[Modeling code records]
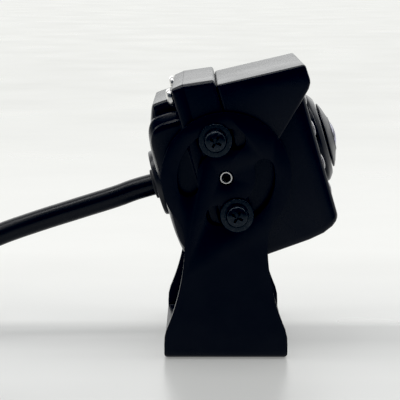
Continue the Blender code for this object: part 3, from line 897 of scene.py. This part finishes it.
def cross_bars(radius, depth, width, top, way, axis, centre):
    """The two tapered bars of a cross recess, each as its own cutter."""
    put = PLACES[axis]
    mouth = (top + way * GAP, radius, width)
    floor = (top - way * depth, radius * 0.4, width * 0.65)
    made = []
    for turn in (45.0, 135.0):
        bm = bmesh.new()
        c, s = math.cos(math.radians(turn)), math.sin(math.radians(turn))
        rings = []
        for along, reach, half in (mouth, floor):
            spots = ((reach, half), (-reach, half), (-reach, -half), (reach, -half))
            rings.append([(centre[0] + x * c - y * s, centre[1] + x * s + y * c, along) for x, y in spots])
        verts = [[bm.verts.new(put(*spot)) for spot in ring] for ring in rings]
        bm.faces.new(verts[0])
        bm.faces.new(verts[1][::-1])
        for i in range(4):
            j = (i + 1) % 4
            bm.faces.new((verts[0][i], verts[1][i], verts[1][j], verts[0][j]))
        made.append(bm)
    return made


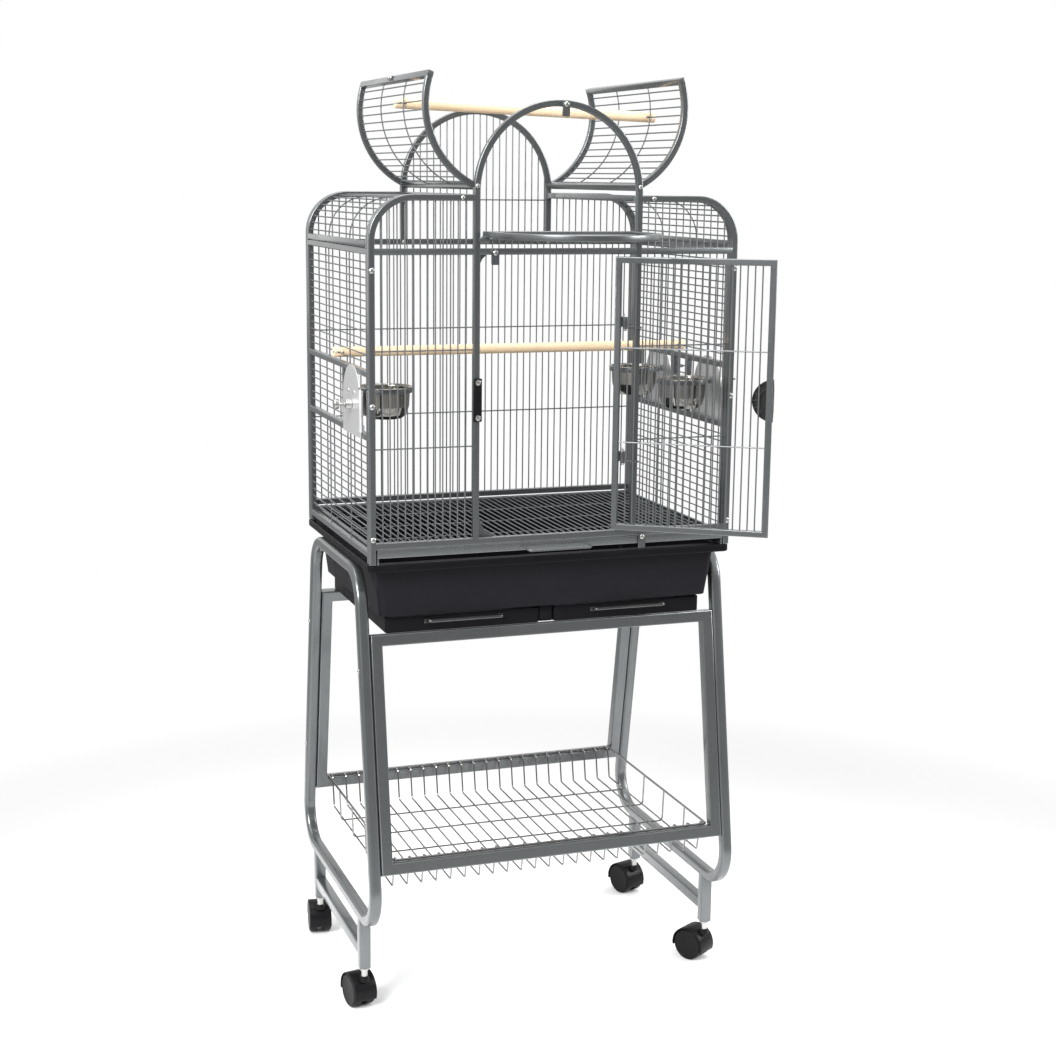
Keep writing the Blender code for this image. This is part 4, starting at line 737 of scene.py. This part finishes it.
def door_lock():
    """A D-shaped handle with a stepped, ribbed front and an open back, where ribs join a ring to the rim."""
    x = -DOOR_X + HALF
    straight = x - HALF
    back = -HALF - 0.0075
    ring = LOCK_R * 0.66
    layers = [([half_disc(LOCK_R), half_disc(LOCK_R - 0.0030, 0.0014)], 0.004, 0.002, 0.0004),
              ([half_disc(LOCK_R - 0.0015, 0.0007)], 0.0014, 0.0033, 0.0003),
              ([half_disc(ring, 0.0007, 30), half_disc(ring - 0.0028, 0.0021, 30)], 0.0032, 0.0018, 0.0003)]
    for angle in range(-66, 67, 22):
        ray = Vector((math.cos(math.radians(angle)), math.sin(math.radians(angle))))
        across = Vector((-ray.y, ray.x)) * 0.0007
        near, far = ray * (LOCK_R * 0.63), ray * (LOCK_R - 0.0015)
        layers.append(([[near - across, far - across, far + across, near + across]], 0.0030, 0.0018, 0.0003))
    layers += [([half_disc(LOCK_R * 0.80)], 0.005, 0.0055, 0.0008),
               ([half_disc(LOCK_R * 0.58)], 0.005, 0.0095, 0.0008)]
    parts = [outline(loops, thickness, place=(straight, back - depth, LOCK_Z), edge=edge)
             for loops, thickness, depth, edge in layers]
    ribs = []
    for z in spread(-LOCK_R * 0.50, LOCK_R * 0.50, 7):
        reach = math.sqrt((LOCK_R * 0.54) ** 2 - z ** 2)
        ribs.append(((straight + 0.0015, back - 0.0128, LOCK_Z + z - 0.0007),
                     (straight + reach - 0.0015, back - 0.0118, LOCK_Z + z + 0.0007)))
    parts.append(boxes(ribs, 0.0003))
    end = back + HALF + GAP
    pin = [(0, 0.001), (0.0035, 0.001), (0.0035, end), (0, end)]
    parts.append(lathe(pin, (x, back, LOCK_Z), PLANE_XZ, 20))
    piece("lock_handle", parts, "gloss", "door_lock", DOOR_SWING, ["door_lock"])


def keeper():
    half, back = 0.0065, -HALF - GAP
    front = back - 0.006
    low, high = LOCK_Z - LOCK_R, LOCK_Z + LOCK_R
    block = boxes([((-ARCH - half, front, low), (-ARCH + half, back, high))], 0.0012, 3)
    piece("lock_keeper_block", [block], "plastic", nodes=["lock_keeper"])
    profile = [(0, 0.0007), (0.0030, 0.0007), (0.0042, 0.0002), (0.0042, 0), (0, 0)]
    heads = [lathe(profile, (-ARCH, front - GAP, z), PLANE_XZ, 20) for z in (high - 0.006, low + 0.006)]
    piece("keeper_screw_heads", heads, "zinc", nodes=["keeper_screw_upper", "keeper_screw_lower"])


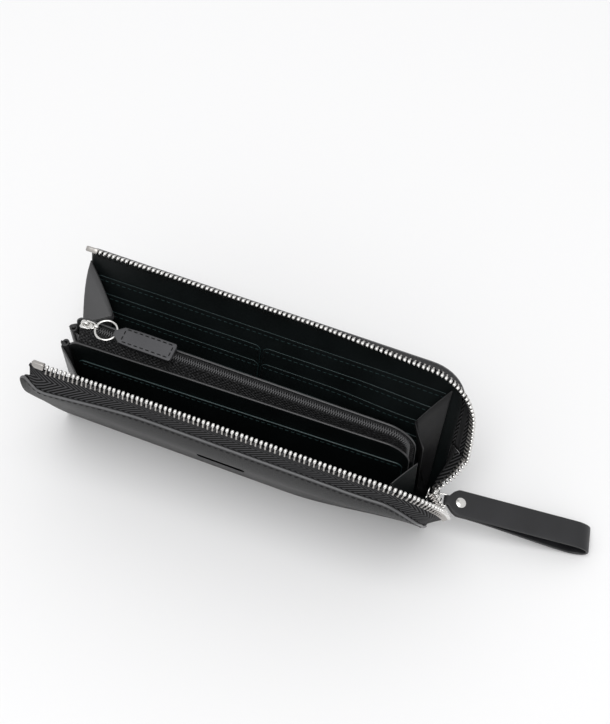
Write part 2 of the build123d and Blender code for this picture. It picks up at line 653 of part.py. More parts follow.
def all_nodes():
    """Every node by name, in its place at rest."""
    nodes = {
        "spine_leather": spine_leather(),
        "spine_lining": box_between(-HALF + 2, HALF - 4, -9.6, 9.6, LEATHER, LEATHER + LINING),
        "purse_back_panel": purse_back_panel(),
        "purse_front_panel": purse_front_panel(),
        "purse_lining": purse_lining(),
        "purse_back_tape": purse_tape(True),
        "purse_front_tape": purse_tape(False),
        "purse_zip_coil": purse_coil(),
        "purse_zip_end_stop": purse_end_stop(),
        "purse_end_web": purse_end_web(),
        "purse_left_gusset": purse_left_gusset(),
        "divider_slip_pocket": divider_slip_pocket(),
        "zip_bottom_stop": bottom_stop(),
        "zip_foot": zip_foot(),
    }
    for name, side in (("front", -1), ("back", 1)):
        nodes.update(cover_nodes(name, side))
        nodes[f"{name}_left_gusset"] = gusset(side, False)
        nodes[f"{name}_right_gusset"] = gusset(side, True)
        nodes[f"{name}_zip_tail"] = zip_tail(side)
        nodes[f"{name}_tail_teeth"] = tail_teeth(side)
    nodes.update(card_nodes())
    nodes["name_plate"] = name_plate()
    nodes["zip_slider_body"] = slider_body()
    nodes["slider_pull_link"] = pull_link()
    cap, base = strap_rivet()
    for node, piece in {"wrist_strap": strap_loop(), "strap_rivet_cap": cap, "strap_rivet_base": base}.items():
        nodes[node] = strap_place() * piece
    nodes["purse_slider_body"] = small_slider()
    nodes["purse_slider_tab"] = slider_tab()
    nodes["purse_pull_ring"] = pull_ring()
    nodes["purse_puller"] = puller()
    return nodes


os.makedirs("parts", exist_ok=True)
for node, piece in all_nodes().items():
    if isinstance(piece, list):
        solids = [solid for item in piece for solid in item.solids()]
        piece = Compound(children=solids) if len(solids) > 1 else solids[0]
    piece.label = node
    export_step(piece, f"parts/{node}.step")
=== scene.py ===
import json
from bisect import bisect_right
from math import asin, atan2, cos, hypot, pi, radians, sin, sqrt

import bmesh
import bpy
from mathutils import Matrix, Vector, noise


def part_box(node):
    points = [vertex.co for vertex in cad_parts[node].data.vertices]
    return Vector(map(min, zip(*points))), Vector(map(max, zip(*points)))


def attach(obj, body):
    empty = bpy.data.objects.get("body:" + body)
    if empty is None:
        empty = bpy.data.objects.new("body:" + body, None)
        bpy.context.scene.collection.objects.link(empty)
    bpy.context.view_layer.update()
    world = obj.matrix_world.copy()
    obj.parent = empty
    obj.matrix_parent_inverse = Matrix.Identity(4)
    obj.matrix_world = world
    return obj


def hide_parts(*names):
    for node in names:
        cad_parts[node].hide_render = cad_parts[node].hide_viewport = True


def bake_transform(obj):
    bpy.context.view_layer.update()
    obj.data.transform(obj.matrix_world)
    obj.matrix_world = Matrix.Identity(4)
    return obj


# The looks of a long zip wallet that stands open on its spine. Everything is in metres, in the CAD frame.
# As in the CAD, each cover is drawn closed and upright, as the back cover, and is then turned open.
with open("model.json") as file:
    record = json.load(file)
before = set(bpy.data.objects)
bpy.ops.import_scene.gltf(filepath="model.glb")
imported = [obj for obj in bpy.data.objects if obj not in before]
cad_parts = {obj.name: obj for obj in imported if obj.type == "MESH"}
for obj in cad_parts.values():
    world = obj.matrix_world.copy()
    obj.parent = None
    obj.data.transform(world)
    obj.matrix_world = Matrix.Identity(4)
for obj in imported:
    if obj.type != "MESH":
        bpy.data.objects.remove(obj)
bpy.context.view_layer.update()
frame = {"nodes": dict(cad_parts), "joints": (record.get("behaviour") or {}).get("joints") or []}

MM = 0.001
JOINT = {joint["name"]: joint for joint in frame["joints"]}
FOLD = {-1: JOINT["front_fold"], 1: JOINT["back_fold"]}
COVER = {-1: "front_cover", 1: "back_cover"}
SIDE = {-1: "front", 1: "back"}

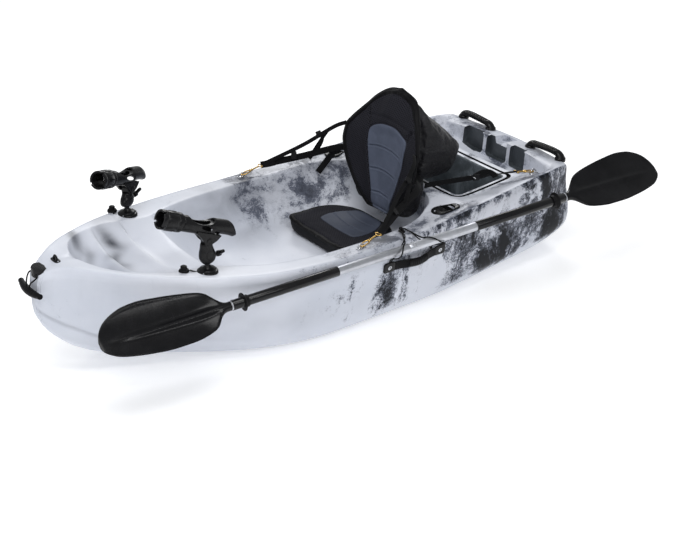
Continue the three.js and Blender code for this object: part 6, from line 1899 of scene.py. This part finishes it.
    cx, cy = (611, 234) if side > 0 else (581, -299)
    cz = float(deck(cx, abs(cy)))
    cap = lathe("cap", [(0, -2), (15, -2), (15.6, 0.8), (16.8, 2.2), (17, 3.4), (16.4, 5), (15, 8.2), (13.8, 9.2), (10.8, 10), (10.2, 11.4), (10.4, 17.6), (9.8, 19.6), (8.2, 20.8), (0, 21)], 48, M["rubber"])
    move(cap, T(cx, cy, cz - 0.5))
    cut_by_hull(cap)
    cap.name = f"rod_socket_cap_{tag}"
    mark_sharp(cap, 48)
    stand_for(cap, f"rod_base_cap_{tag}", "hull")

# ------------------------------------------------------------------ carried-over nodes
FINISH = {
    "drain_plug": "black", "bungee_eye": "black", "bow_deck_eye": "black", "bow_toggle_eye": "black", "flush_": "black",
    "stern_handle": "black", "side_handle_plate": "black", "side_handle_": "rubber", "rod_base_cap": "rubber", "rod_cap": "rubber",
    "rod_": "black", "paddle_blade": "blade", "seat_eyelet": "steel", "paddle_button": "steel", "paddle_shaft": "alu",
    "paddle_sleeve": "sleeve", "snap_hook": "brass", "paddle_drip": "rubber", "bow_toggle_grip": "rubber", "seat_strap": "webbing",
    "paddle_bungee": "cord", "bow_toggle_cord": "cord", "seat_": "webbing",
}
for name, ob in NODES.items():
    if name == "hull":
        continue
    for key, mat in FINISH.items():
        if name.startswith(key):
            for i in range(len(ob.material_slots)):
                ob.material_slots[i].material = M[mat]
            break

for body, heads in SCREWS.items():
    o = join(f"screws_{body}", heads)
    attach(o, body)

# ------------------------------------------------------------------ stage and light
floor = mesh_object("floor", [(-30, -30, 0), (30, -30, 0), (30, 30, 0), (-30, 30, 0)], [(0, 1, 2, 3)], shade=False)
fm = Mat("floor_pale")
fm.set(Base_Color=fm.mixc(fm.noise(3, 3, 0.5), (0.90, 0.905, 0.91), (0.93, 0.93, 0.935)), Roughness=0.9, Emission_Color=(1.0, 1.0, 1.0, 1.0), Emission_Strength=0.30)
floor.data.materials.append(fm.m)

world = bpy.data.worlds.new("studio")
scene.world = world
world.use_nodes = True
world.node_tree.nodes["Background"].inputs[0].default_value = (0.97, 0.985, 1.0, 1)
world.node_tree.nodes["Background"].inputs[1].default_value = 0.44


def area(name, at, look, size, power, color=(1, 1, 1)):
    light = bpy.data.lights.new(name, "AREA")
    light.shape = "RECTANGLE"
    light.size, light.size_y = size
    light.energy = power
    light.color = color
    ob = bpy.data.objects.new(name, light)
    ob.location = at
    ob.rotation_euler = (Vector(look) - Vector(at)).to_track_quat("-Z", "Y").to_euler()
    scene.collection.objects.link(ob)


area("key", (1.0, 1.2, 4.2), (-0.1, 0, 0.2), (2.6, 1.6), 70)
area("strip", (0.9, 3.0, 2.9), (-0.1, 0.3, 0.2), (3.4, 0.22), 34)
area("fill", (4.2, 1.6, 2.2), (0, 0, 0.2), (1.6, 1.6), 20)
area("rim", (-2.6, -3.4, 3.2), (-0.2, 0, 0.3), (2.6, 1.2), 85)
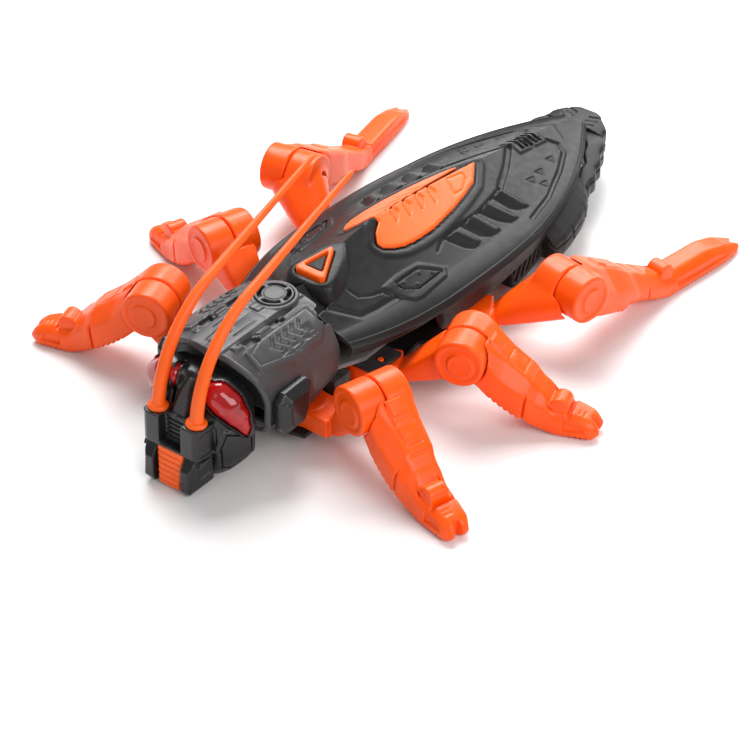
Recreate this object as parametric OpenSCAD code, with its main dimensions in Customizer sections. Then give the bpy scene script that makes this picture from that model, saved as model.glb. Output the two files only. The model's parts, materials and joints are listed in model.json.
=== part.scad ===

* **Written problem**:
Locate the line that contains "Recreate this object", then please quote it and every line after it to the end of the entries above, exactly and with nothing else.

* **Reply**:
Recreate this object as parametric OpenSCAD code, with its main dimensions in Customizer sections. Then give the bpy scene script that makes this picture from that model, saved as model.glb. Output the two files only. The model's parts, materials and joints are listed in model.json.
=== part.scad ===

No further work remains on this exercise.